Of the approx 1,000 tumuli in the Low Countries, nearly two thirds are found in the middle of the country a region known as the Veluwe.
Bronze Age 2,300 – 800BCE
Broader European context
We now start to see some sharp differences in pre-historic European developments.
While in northwestern Europe the agricultural and technological advances remained rather slow paced, during the Bronze Age, close to the advanced society in Egypt and the Middle East, it was in Crete where finally more sophisticated and complex palace-state cultures started to make an inroad into Europe. Minoan Crete and later Mycenaean Greece were leading this development in Europe.
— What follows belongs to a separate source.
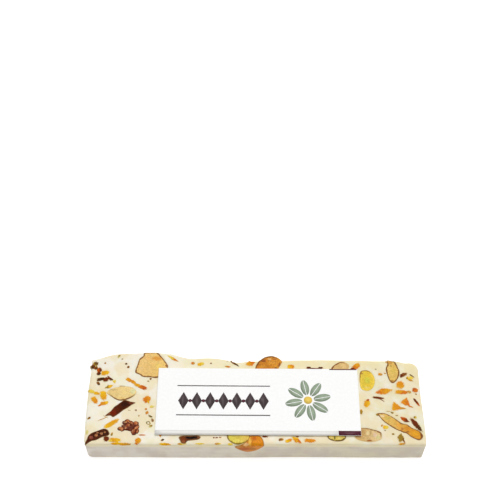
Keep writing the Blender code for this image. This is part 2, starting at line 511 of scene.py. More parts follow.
@dataclass(frozen=True)
class CutFinish:
    """The cut face of a nut or fruit: flesh that changes along it, patches, and a thin dark skin, which on the torn
    cluster is painted shade in its low crevices.
    """

    left: Colour
    right: Colour
    mottled: Colour
    skin: Colour
    reach: float = 5.0
    skin_width: float = 0.55
    skin_side: Colour = (0.0, 0.0, 0.0)
    skin_hold: float = 1.0
    inner: Colour | None = None
    patches: tuple[Patch, ...] = ()
    speckle: float = 0.35
    fleck: float = 0.14
    relief: float = 0.12
    stain: Colour = (240, 216, 166)
    gloss: Gloss = Gloss(0.42, 0.45, subsurface=0.12)

    def material(self, name: str) -> bpy.types.Material:
        """The finish as a material of this name."""
        made, graph = new_material(name)
        shader = self.gloss.shader(graph)
        at = graph.node("ShaderNodeTexCoord").outputs["Object"]
        place = graph.attribute("place")
        split = graph.node("ShaderNodeSeparateXYZ", {0: place})
        along = graph.spread(split.outputs["X"], -self.reach, self.reach)
        colour = graph.mix(along, paint(self.left), paint(self.right))
        mask = EFFECTS.place(graph, "mottle", {"Vector": at, "Size": 1.9, "Contrast": 0.16})
        share = graph.math("MULTIPLY", mask, self.speckle)
        colour = graph.mix(share, colour, paint(self.mottled))
        if self.inner:
            near = graph.spread(split.outputs["Z"], 0.25, 1.3, 0.85, 0.0)
            colour = graph.mix(near, colour, paint(self.inner))
        for patch in self.patches:
            inputs = {
                "Place": place,
                "Centre": (patch.x, patch.y, 0.0),
                "Stretch": (patch.across, patch.deep, 1.0),
                "Strength": patch.strength,
            }
            colour = graph.mix(EFFECTS.place(graph, "patch", inputs), colour, paint(patch.colour))
        fleck = graph.spread(graph.cloud(at, 1500.0, 3.0), 0.32, 0.68, 1.0 - self.fleck, 1.0 + self.fleck * 0.6)
        shade = graph.node("ShaderNodeCombineColor", {0: fleck, 1: fleck, 2: fleck}).outputs[0]
        colour = graph.mix(1.0, colour, shade, "MULTIPLY")
        line = {
            "Place": place,
            "Width": self.skin_width,
            "Side": self.skin_side,
            "Hold": self.skin_hold,
        }
        colour = graph.mix(EFFECTS.place(graph, "skin_line", line), colour, paint(self.skin))
        outer = graph.spread(split.outputs["Z"], -0.26, -0.05, 0.75, 0.0)
        colour = graph.mix(outer, colour, paint(self.stain))
        graph.feed(shader.inputs["Base Color"], colour)
        height = EFFECTS.place(graph, "grain", {"Vector": at, "Wave": 1.1, "Tooth": 0.25})
        bump(graph, shader, height, self.relief * MM)
        return made


@dataclass(frozen=True)
class ChipFinish:
    """The small chips: each runs between its own two tones and bleeds into the nougat at its rim."""

    gloss: Gloss = Gloss(0.42, 0.1, subsurface=0.06)
    bled: Colour = (244, 226, 180)
    relief: float = 0.1

    def material(self, name: str) -> bpy.types.Material:
        """The finish as a material of this name."""
        made, graph = new_material(name)
        shader = self.gloss.shader(graph)
        at = graph.node("ShaderNodeTexCoord").outputs["Object"]
        along = graph.node("ShaderNodeSeparateXYZ", {0: graph.attribute("along")})
        drift = graph.math("SUBTRACT", graph.cloud(at, 700.0, 2.0), 0.5)
        run = graph.math("ADD", along.outputs["X"], graph.math("MULTIPLY", drift, 1.6))
        tones = (graph.attribute("tone_from", "Color"), graph.attribute("tone_to", "Color"))
        colour = graph.mix(graph.spread(run, 0.25, 0.75), *tones)
        fleck = graph.spread(graph.cloud(at, 2200.0, 2.0), 0.35, 0.7, 0.82, 1.12)
        shade = graph.node("ShaderNodeCombineColor", {0: fleck, 1: fleck, 2: fleck}).outputs[0]
        colour = graph.mix(1.0, colour, shade, "MULTIPLY")
        torn = graph.math("SUBTRACT", graph.cloud(at, 1500.0, 3.0), 0.5)
        rim = graph.math("ADD", along.outputs["Z"], graph.math("MULTIPLY", torn, 0.9))
        colour = graph.mix(graph.spread(rim, 0.9, 1.2, 0.0, 0.85), colour, paint(self.bled))
        graph.feed(shader.inputs["Base Color"], colour)
        height = EFFECTS.place(graph, "grain", {"Vector": at, "Wave": 0.8, "Tooth": 0.25})
        bump(graph, shader, height, self.relief * MM)
        return made


@dataclass(frozen=True)
class PaperFinish:
    """Smooth coated card or ink: one colour with a faint fibre in it."""

    colour: Colour
    fibre: Colour
    gloss: Gloss = Gloss(0.5, 0.35)
    relief: float = 0.02

    def material(self, name: str) -> bpy.types.Material:
        """The finish as a material of this name."""
        made, graph = new_material(name)
        shader = self.gloss.shader(graph)
        at = graph.node("ShaderNodeTexCoord").outputs["Object"]
        mask = EFFECTS.place(graph, "mottle", {"Vector": at, "Size": 1.2, "Contrast": 0.25})
        colour = graph.mix(mask, paint(self.colour), paint(self.fibre))
        graph.feed(shader.inputs["Base Color"], colour)
        height = EFFECTS.place(graph, "grain", {"Vector": at, "Wave": 0.9, "Tooth": 0.2})
        bump(graph, shader, height, self.relief * MM)
        return made


# ---------------------------------------------------------------- meshes


def new_piece(name: str, mesh: bpy.types.Mesh, surface: bpy.types.Material) -> bpy.types.Object:
    """A mesh as an object of the scene, at the origin, smooth and in one finish.

    Args:
        name: the piece's name.
        mesh: its mesh.
        surface: its material.

    Returns:
        The object.
    """
    mesh.materials.clear()
    mesh.materials.append(surface)
    mesh.shade_smooth()
    made = bpy.data.objects.new(name, mesh)
    bpy.context.scene.collection.objects.link(made)
    return made


def hand_over(piece: bpy.types.Object, slot: str, *nodes: str) -> None:
    """Sets a finished piece on the bar and hides the solids that it replaces.

    Args:
        piece: the piece.
        slot: not used.
        *nodes: the solids that it stands for.
    """
    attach(piece, BODY)
    if nodes:
        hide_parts(*nodes)
    LOG.info("%s: %d faces", piece.name, len(piece.data.polygons))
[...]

The Mycenaean’s also belonged to the Bronze Age warrior societies, be it with a more sophisticated material culture than most of the other Bronze Age people. These cultures started to interact with each other on the fringes of their are of influence, the Celts along the river Danube and the Etruscans in Italy. It was in particular via the Danube that the northwestern area of Europe – roughly at that same time – started to see its own revolution.
Another interesting Mediterranean culture also had far reaching consequences on the development of the European history, however its impact on northern Europe was limited. Interstingly they were the first thalassocracy (maritime based empire), it would take another 2,000 years before other similar thalassocracies evolved that of the Portuguese and the Dutch.
Greek Civilisation
One of the most well known battles of the Bronze Age was the Troyan War, this most likely took place in the 12th century BCE (according to Erathostanus from 1194-1184). Legend has it that it was all about the beautiful Queen Helena who was kidnapped from Greece (Sparta) and taken to Troy (modern Turkey). The independent Greek cities formed a coalition and fought the far more sophisticated Troyans, but in the end succeeded.
At times the combined Greek cities within the concept of a national identity, showed unity. They twice beat the far more powerful Persian armies. However, more often they also fought each other (e.g. the Peloponnesian wars) and in the end it was their disunity – each city was a totally self governing unity – that led to the fall of Greece. In 336BCE King Philip II of Macedonia took control over heartland Greece. His son Alexander the Great established the largest empire of ancient times. After Alexander’s death, during the so called Hellenistic period, Greek culture was spread thought the remnant of Alexander’s empire as far away as India and Kazakhstan. It has even be suggested that Greek knowledge and philosophy made into Sanskrit literature.
In the meantime the famous Greek colonies around the Mediterranean were conquered by the Romans and Greece itself was incorporated in the Roman Empire in 146BCE, Greek culture remained popular amongst the Roman elite. While Greece as a country never developed into an empire, during its millennium of existence the Greek created a culture that was in many aspects unrivaled until very recently.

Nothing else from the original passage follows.